The winner of the Republican primary is likely to make the presidential run-off, where he or she will probably face far-right leader Marine Le Pen.

With the governing socialists unpopular and divided, it seems unlikely that any left-wing candidate will survive the first round in April.

Polls currently suggest that the centre-right candidate would win the second round in May.

In his concession speech, Mr Sarkozy, 61, said: “I have no bitterness, I have no sadness, and I wish the best for my country.”

He told reporters he now supported Mr Fillon, 62, whose “political choices” he said were closer to his own than Mr Juppe’s.
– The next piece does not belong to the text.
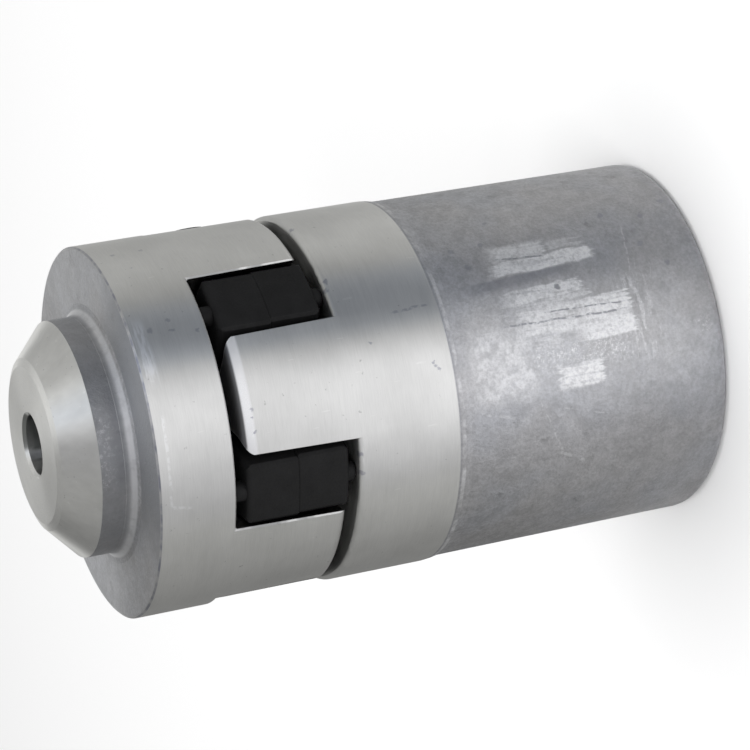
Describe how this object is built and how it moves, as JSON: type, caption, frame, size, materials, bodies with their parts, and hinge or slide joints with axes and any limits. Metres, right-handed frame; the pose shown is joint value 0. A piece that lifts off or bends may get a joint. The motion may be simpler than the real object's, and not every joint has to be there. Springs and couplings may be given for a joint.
{
  "type": "flexible shaft coupling",
  "caption": "Claw coupling of two aluminium halves, a short one with a turned nose and a long cast one, joined through a black rubber spider.",
  "frame": {"origin": "centre of the motor half's free end face, on the coupling's axis", "axes": "+Z along the axis from the motor half up to the pump nose; -Y through the middle of a motor claw"},
  "size_m": [0.065, 0.065, 0.1179],
  "materials": {
    "motor_metal": "turned bright on the band and claws, grey as cast on the barrel",
    "rubber": "matt black moulded rubber",
    "pump_metal": "turned bright on the outside and nose, grey as cast on the outer face and boss wall"
  },
  "bodies": {
    "motor_half": {"motor_half": "motor_metal"},
    "spider": {"spider": "rubber"},
    "pump_half": {"pump_half": "pump_metal"}
  },
  "joints": [
    {"name": "free_play_twist", "type": "hinge", "parent": "motor_half", "child": "spider", "pos_m": [0, 0, 0.0815], "axis": [0, 0, 1], "range_deg": [-2, 2]},
    {"name": "plug_on", "type": "slide", "parent": "spider", "child": "pump_half", "axis": [0, 0, 1], "range_m": [0, 0.025]}
  ]
}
Mr Fillon served as Mr Sarkozy’s prime minister during the latter’s presidency between 2007 and 2012.

Since his return to politics two years ago, Mr Sarkozy has seen his dominance of the centre-right leach steadily to his rivals. He banked on a hard-right agenda, sailing close to the policies of far-right leader Marine Le Pen on issues like security, immigration and French identity.

Whether it’s his policies that have apparently alienated France, his previous record as president, or the scandals that have dogged him since he left, Mr Sarkozy is out of next year’s presidential race before it’s truly begun.

With approval ratings for France’s Socialist president at historic lows, this primary contest is seen by some as an unofficial first round in France’s presidential election, as whoever wins the centre-right nomination is expected to battle the far-right leader Marine Le Pen in the run-off for the Elysee Palace next year.

Mr Fillon, an anglophile, whose wife is Welsh and who admires Margaret Thatcher, said the result showed a strong movement of hope was under way.

He had promised deep market reforms, and was initially not seen as the top contender. However he has enjoyed a late surge in polls.

“Defeat must not humiliate anyone because we will need everyone,” he said. “I spare a thought particularly for Nicolas Sarkozy, France’s former president.”

Mr Juppe, 71, was regarded as the frontrunner for most of the primary race.

A former prime minister with a technocratic image, he had campaigned as a moderate and a unifying figure in the aftermath of jihadist attacks.

“This first round was a surprise,” Mr Juppe said after it became clear he had come only second. “Next Sunday, if you want it and if I want it, will bring another surprise.”

Mr Sarkozy was widely seen as a more divisive and combative figure than his leading rivals.

In recent years he has been involved in a high-profile scandal over the breach of campaign spending limits in the 2012 election.

In September a judge ruled that Mr Sarkozy should stand trial in the case.

Turnout in the primary first round was higher than anticipated, with almost four million people taking part.